Tuesday, January 20, 2009

CHANGED

As our president said it, change has come to America. Change has come for Americans the world over. Even those Americans staying up until 2AM, watching a tiny four-inch diagonal video feed on their computer screen, sitting at a cold table in Shanghai, China.

I am changed because for the first time in my adult life, I can take pride in who I am and where I am from. Living abroad, amongst students and teachers from dozens of countries, I have never had a greater sense of being an American. Yet I have also been made ever more fully aware of the complete idiocy of our recent policies and behaviors. Within America, all the grand divisions and minute sub-denominations of our society seem so pressing. Abroad, you are either American or you are not. I am American, like it or not. For eight long years, I have not liked it.

Yet, tonight –or this morning— we have again put a man on the moon. I stayed up tonight because witnessing a person of color take the oath of office is a moment no less awe-inspiring than that of the Apollo mission. It is an event that must been seen live to be truly appreciated and celebrated. It is, in fact, more tremendous than a moon landing.
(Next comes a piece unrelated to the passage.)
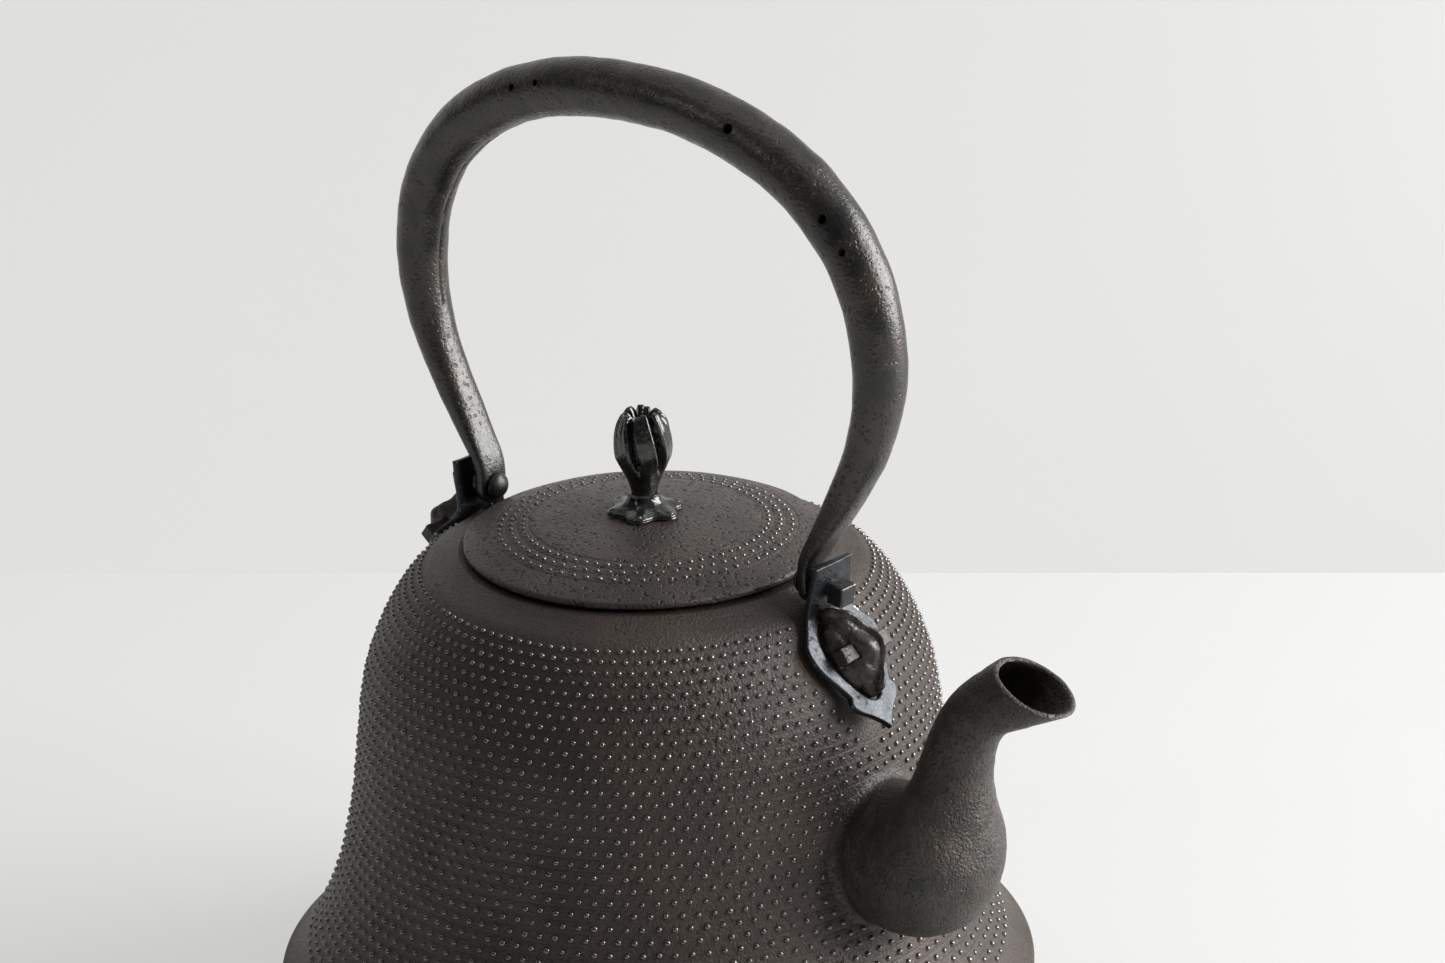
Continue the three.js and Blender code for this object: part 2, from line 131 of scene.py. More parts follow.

This time our national triumph was not earned by the strength of our science nor the prowess of our industry but by the simple power of our vote, the private decision of tens of millions of ordinary individuals. More than any other attainment in our history, this is a victory of the American people.

I am changed by the chance to take part in that victory. I am changed by the faith it renews in our democracy, the hope and pride it reconnects to our country's name. I am changed by the acceptance of what it means for "my people," both in this generation and every one to follow. Most of all, I am changed by the new belief that service rendered in the name of American society will not be futile strokes against a tide of corruption and everlasting injustice. Led by a president we believe in, we can believe in what we do.

We have made real progress today. America has changed.